Es cierto que para la mayoría de autores, la Copa blanqueó a la dictadura brasileña, apalancada por el llamado «milagro económico». Sin embargo, también es cierto que en esos años y por el boom futbolístico promovido tras este campeonato, en 1978 se conocería más detalles de la Operación Cóndor (una campaña de represión política y terrorismo de estado respaldada por Estados Unidos) que incluía al exfutbolista Didi Pedalada, involucrado en el secuestro de unos ciudadanos uruguayos. También se recuerda que Reinaldo fue reconocido por manifestarse en contra del régimen dictatorial brasileño durante el Mundial Argentina 1978.

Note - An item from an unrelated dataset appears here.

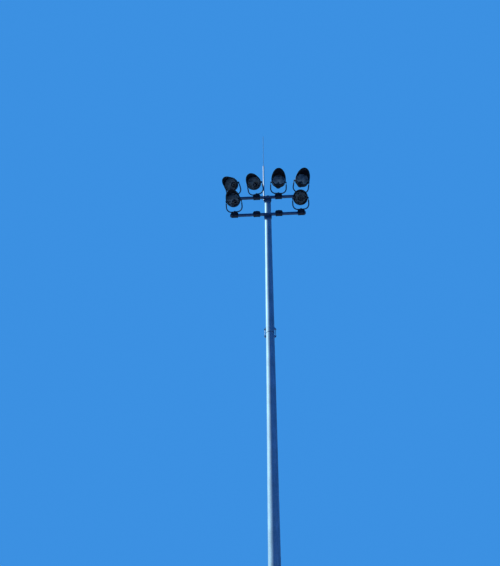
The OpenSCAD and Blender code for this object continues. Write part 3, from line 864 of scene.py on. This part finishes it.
class TOWER_OT_mast(Operator):
    """Adds the mast's welds, seam, sealant, cap screws, handhole screws and earth boss"""

    bl_idname = "tower.mast"
    bl_label = "Mast"

    def execute(self, context):
        steel = context.scene.tower_steel
        grow("mast_welds", TREES["bead"], "weld", "mast", seed=paths(mast_welds()),
             sizes={"Width": steel.weld, "Ripple": 0.12, "Step": 0.004})
        behind = Vector((math.sin(0.3), math.cos(0.3), 0))
        seams = [([behind * (radius(z) + 0.0005) + Vector((0, 0, z)) for z in heights], False)
                 for radius, heights in ((lower_radius, (0.06, SPLICE - 0.005)),
                                         (upper_radius, (SPLICE + 0.01, MAST_TOP - 0.05)))]
        grow("mast_seam", TREES["bead"], "weld", "mast", seed=paths(seams),
             sizes={"Width": steel.seam, "Ripple": 0.0, "Step": 0.5})
        grow("splice_sealant", TREES["bead"], "gasket", "mast",
             seed=paths([round_the_mast(lower_radius(SPLICE) + 0.003, SPLICE)]),
             sizes={"Width": 0.009, "Ripple": 0.04, "Step": 0.02})
        skirt = upper_radius(MAST_TOP - 0.04) + 0.0043
        screw = round_head(0.0085, 0.006)
        screw.transform(Matrix.Translation((0, 0, MAST_TOP - 0.02)) @ Matrix.Rotation(math.pi / 2, 4, "Y"))
        grow("cap_screws", TREES["ring"], "zinc_bolt", "mast", piece=screw,
             sizes=in_ring(6, skirt, math.pi / 6))
        front = -(lower_radius(HANDHOLE_AT) + 0.017)
        holes = [(x, z) for x in (-0.066, 0.066) for z in (-0.07, 0.07)] + [(0, -0.156), (0, 0.156)]
        fasten("handhole_screws", round_head(0.008, 0.006),
               [((x, front, HANDHOLE_AT + z), (0, -1, 0)) for x, z in holes])
        self.earth_boss()
        return {"FINISHED"}

    def earth_boss(self):
        """A welded boss with a stud, nuts and washers, beside the foot of the mast."""
        place = (Matrix.Rotation(math.radians(-62), 4, "Z")
                 @ Matrix.Translation((lower_radius(EARTH_BOSS_AT), 0, EARTH_BOSS_AT))
                 @ Matrix.Rotation(math.pi / 2, 4, "Y"))
        shape = bmesh.new()
        slab(shape, [(-0.03, -0.02), (0.03, -0.02), (0.03, 0.02), (-0.03, 0.02)], -0.006, 0.012, place)
        keep("earth_boss", mesh_of(shape, "boss"), "galvanised_steel", "mast", 0.0015)
        stud = bmesh.new()
        lathe(stud, [(0, 0.010), (0.0058, 0.010), (0.0058, 0.040), (0.0048, 0.042), (0, 0.042)], 14, place)
        lathe(stud, [(0, 0.012), (0.013, 0.012), (0.013, 0.0145), (0, 0.0145)], 20, place)
        lathe(stud, [(0, 0.0145), (0.0105, 0.0145), (0.0105, 0.0235), (0, 0.0245)], 6, place, False)
        lathe(stud, [(0, 0.0250), (0.013, 0.0250), (0.013, 0.0272), (0, 0.0272)], 20, place)
        lathe(stud, [(0, 0.0272), (0.0105, 0.0272), (0.0105, 0.0350), (0, 0.0360)], 6, place, False)
        keep("earth_stud", mesh_of(stud, "stud"), "zinc_bolt", "mast")


class TOWER_OT_crossarms(Operator):
    """Bolts the crossarms to their brackets and welds on their end caps"""

    bl_idname = "tower.crossarms"
    bl_label = "Crossarms"

    def execute(self, context):
        at = context.scene.tower_steel.arm_bolt
        front, back = -(ARM_FORWARD + ARM_HALF), -(ARM_FORWARD - ARM_HALF) + 0.012
        plates = bmesh.new()
        heads, nuts, loops = [], [], []
        for height in ARM_HEIGHTS:
            for side in (-1, 1):
                bar(plates, (side * at - 0.030, front - 0.008, height - 0.040),
                    (side * at + 0.030, front - 0.0002, height + 0.040))
                for z in (-0.017, 0.017):
                    heads.append(((side * at, front - 0.008, height + z), (0, -1, 0)))
                    nuts.append(((side * at, back, height + z), (0, 1, 0)))
                x = side * ARM_END
                loops.append(([Vector((x, -ARM_FORWARD + y, height + z)) for y, z in
                               ((-ARM_HALF, -ARM_HALF), (ARM_HALF, -ARM_HALF), (ARM_HALF, ARM_HALF),
                                (-ARM_HALF, ARM_HALF))], True))
        keep("arm_washers", mesh_of(plates, "plates"), "crossarm_steel", "mast", 0.001)
        fasten("arm_bolt_heads", hex_head(0.0125, 0.009, 0.0150), heads)
        fasten("arm_bolt_nuts", hex_head(0.0125, 0.011, 0.0150), nuts)
        grow("end_cap_welds", TREES["bead"], "arm_weld", "mast", seed=paths(loops),
             sizes={"Width": 0.006, "Ripple": 0.15, "Step": 0.003})
        return {"FINISHED"}


class TOWER_OT_castings(Operator):
    """Adds the casting's parting lines to the mounting blocks"""

    bl_idname = "tower.castings"
    bl_label = "Castings"

    def execute(self, context):
        lines = []
        for height in ARM_HEIGHTS:
            for i in range(4):
                middle = Vector(((i - 1.5) * LAMP_PITCH, -ARM_FORWARD, height))
                for side in (-1, 1):
                    lines.append(([middle + Vector((side * x, 0, z)) for x, z in
                                   ((0.150, 0.003), (0.150, 0.066), (0.104, 0.132), (0.082, 0.132))], False))
        grow("parting_lines", TREES["bead"], "cast_block", "mast", seed=paths(lines),
             sizes={"Width": 0.003, "Ripple": 0.1, "Step": 0.01})
        return {"FINISHED"}


class TOWER_OT_lightning(Operator):
    """Adds the clamp bolts and the set screws of the lightning tube"""

    bl_idname = "tower.lightning"
    bl_label = "Lightning tube"

    def execute(self, context):
        low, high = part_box("lightning_rod")
        x = (low.x + high.x) / 2
        bolts = [((x + 0.046, side * 0.024, z), (0, side, 0)) for z in TUBE_CLAMPS_AT for side in (-1, 1)]
        fasten("clamp_bolts", hex_head(0.0085, 0.006, 0.0105), bolts)
        ways = [Vector((math.cos(a), math.sin(a), 0)) for a in (math.radians(30 + 120 * i) for i in range(3))]
        screws = [((x + 0.0275 * way.x, 0.0275 * way.y, ROD_SCREWS_AT), way) for way in ways]
        fasten("rod_set_screws", round_head(0.005, 0.005), screws)
        return {"FINISHED"}


# Stage

def ray_seen_colour(tree, seen, lit, out):
    """Shows one colour to the camera, reflections and glass, and lights the object with another."""
    path = add(tree, "ShaderNodeLightPath")
    most = add(tree, "ShaderNodeMath", {0: path.outputs["Is Camera Ray"], 1: path.outputs["Is Glossy Ray"]},
               operation="MAXIMUM")
    more = add(tree, "ShaderNodeMath", {0: most.outputs[0], 1: path.outputs["Is Transmission Ray"]},
               operation="MAXIMUM")
    mix = add(tree, "ShaderNodeMixShader", {0: more.outputs[0], 1: lit.outputs[0], 2: seen.outputs[0]})
    tree.links.new(mix.outputs[0], out)


def make_world(colours, light):
    """Plain backdrop all round, and a softer light from it on the object."""
    world = bpy.data.worlds.new("Studio")
    bpy.context.scene.world = world
    world.use_nodes = True
    tree = world.node_tree
    lit = tree.nodes["Background"]
    lit.inputs["Color"].default_value = (*light.open_shade, 1.0)
    seen = add(tree, "ShaderNodeBackground", {"Color": (*colours.backdrop, 1.0)})
    ray_seen_colour(tree, seen, lit, tree.nodes["World Output"].inputs["Surface"])


def make_floor(colours):
    """A wide pale floor under the tower, which lights the object less than it shows."""
    bpy.ops.mesh.primitive_plane_add(size=6000.0)
    floor = bpy.context.object
    floor.name = "studio_floor"
    material, tree, shader, _ = new_material("Studio floor")
    shader.inputs["Base Color"].default_value = (*colours.floor, 1.0)
    shader.inputs["Roughness"].default_value = 0.9
    dim = add(tree, "ShaderNodeBsdfDiffuse", {"Color": FLOOR_RETURN})
    ray_seen_colour(tree, shader, dim, tree.nodes["Material Output"].inputs["Surface"])
    floor.data.materials.append(material)


def add_sun(name, strength, angle, elevation, azimuth, tint):
    """A distant soft lamp. Azimuth 0 is behind the camera, and it turns to the camera's left."""
    data = bpy.data.lights.new(name, "SUN")
    data.energy = strength
    data.angle = angle
    data.color = tint
    lamp = bpy.data.objects.new(name, data)
    bpy.context.collection.objects.link(lamp)
    towards = Vector((-math.sin(azimuth) * math.cos(elevation), -math.cos(azimuth) * math.cos(elevation),
                      math.sin(elevation)))
    lamp.rotation_euler = towards.to_track_quat("Z", "Y").to_euler()


def make_camera(view):
    """The camera at eye height in front of the tower, looking up at its head."""
    data = bpy.data.cameras.new("Camera")
    data.lens = view.lens
    data.sensor_width = 36.0
    data.clip_end = 5000.0
    camera = bpy.data.objects.new("Camera", data)
    bpy.context.collection.objects.link(camera)
    turn = (Matrix.Rotation(view.heading, 4, "Z") @ Matrix.Rotation(math.pi / 2 + view.pitch, 4, "X")
            @ Matrix.Rotation(view.roll, 4, "Z"))
    camera.matrix_world = Matrix.Translation(Vector(view.spot)) @ turn
    bpy.context.scene.camera = camera


class TOWER_OT_stage(Operator):
    """Adds the studio: floor, backdrop, lamps and camera"""

    bl_idname = "tower.stage"
    bl_label = "Studio"

    def execute(self, context):
        colours, light = context.scene.tower_colours, context.scene.tower_light
        make_world(colours, light)
        make_floor(colours)
        add_sun("Key lamp", light.strength, light.softness, light.height, light.side, KEY_TINT)
        add_sun("Fill lamp", strength=0.08, angle=math.radians(60), elevation=math.radians(15),
                azimuth=math.radians(-30), tint=FILL_TINT)
        make_camera(context.scene.tower_camera)
        context.scene.view_settings.view_transform = "Standard"
        return {"FINISHED"}


class TOWER_PT_panel(Panel):
    """Lists the tower's steps in the sidebar"""

    bl_label = "Floodlight tower"
    bl_idname = "TOWER_PT_panel"
    bl_space_type = "VIEW_3D"
    bl_region_type = "UI"
    bl_category = "Tower"

    def draw(self, context):
        for step in STEPS:
            self.layout.operator(step.bl_idname)


GROUPS = {"tower_colours": TowerColours, "tower_heads": TowerHeads, "tower_steel": TowerSteel,
          "tower_light": TowerLight, "tower_camera": TowerCamera}
STEPS = (TOWER_OT_finish, TOWER_OT_reflectors, TOWER_OT_rings, TOWER_OT_visors, TOWER_OT_housings,
         TOWER_OT_yokes, TOWER_OT_aiming, TOWER_OT_mast, TOWER_OT_crossarms, TOWER_OT_castings,
         TOWER_OT_lightning, TOWER_OT_stage)


def register():
    for item in (*GROUPS.values(), *STEPS, TOWER_PT_panel):
        bpy.utils.register_class(item)
    for name, group in GROUPS.items():
        setattr(bpy.types.Scene, name, PointerProperty(type=group))


def unregister():
    for name in GROUPS:
        delattr(bpy.types.Scene, name)
    for item in reversed((*GROUPS.values(), *STEPS, TOWER_PT_panel)):
        bpy.utils.unregister_class(item)


def main():
    register()
    for step in STEPS:
        group, action = step.bl_idname.split(".")
        getattr(getattr(bpy.ops, group), action)()


if __name__ == "__main__":
    main()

La diferencia con los torneos celebrados cuando las dictaduras estaban en pleno auge, como el de Argentina, es que ahora tenemos redes sociales y vemos una mayor conciencia y discusión sobre los derechos humanos. De allí que sea tan incómodo separar lo político de lo deportivo. Estamos hablando de un país en el que, de acuerdo con Amnistía Internacional, existe un sistema de tutela masculina: las mujeres viven subordinadas a sus guardianes (padre, esposo, hermano, etc.) y deben pedirles permiso para decisiones importantes como casarse, estudiar o trabajar. Esto para no hablar de las vejaciones que sufre la comunidad LGTBI+, lo que me llevaría una tesis.

¿Está Qatar muy lejos de Rusia? No hablo de distancia. Ahora que lo vemos claramente, tras la invasión a Ucrania y la persecución a homosexuales, disidentes y un largo etcétera, la realidad es que el régimen de Vladimir Putin tampoco respeta los derechos humanos y sin embargo pocos cuestionaron la elección de la FIFA. De hecho, revisando esta y la actual sede del torneo, la pregunta es obvia: ¿qué país completamente democrático tiene el suficiente dinero para cargar con la organización de una competencia tan compleja? No se nos olvide que Venezuela, con Hugo Chávez en su pico de popularidad, despilfarró millones de dólares en la Copa América 2007, dejando faraónicas instalaciones que se pudieron después.

¿Hay algo rescatable de este desastre? Tal vez que más gente se entere de lo que sucede en Qatar y que se pregunte por qué es importante luchar por un mundo más amplio en derechos. No es una gran premio, claro está. No obstante, que los ojos de millones de personas estén sobre este país, quizás sea la única manera de abrir discusiones que de otra forma no existirían. Por ahora, como un seguidor del fútbol, me aferro a eso sin dejar de aceptar que por el placer de ver unos partiditos, nos estamos haciendo los pendejos.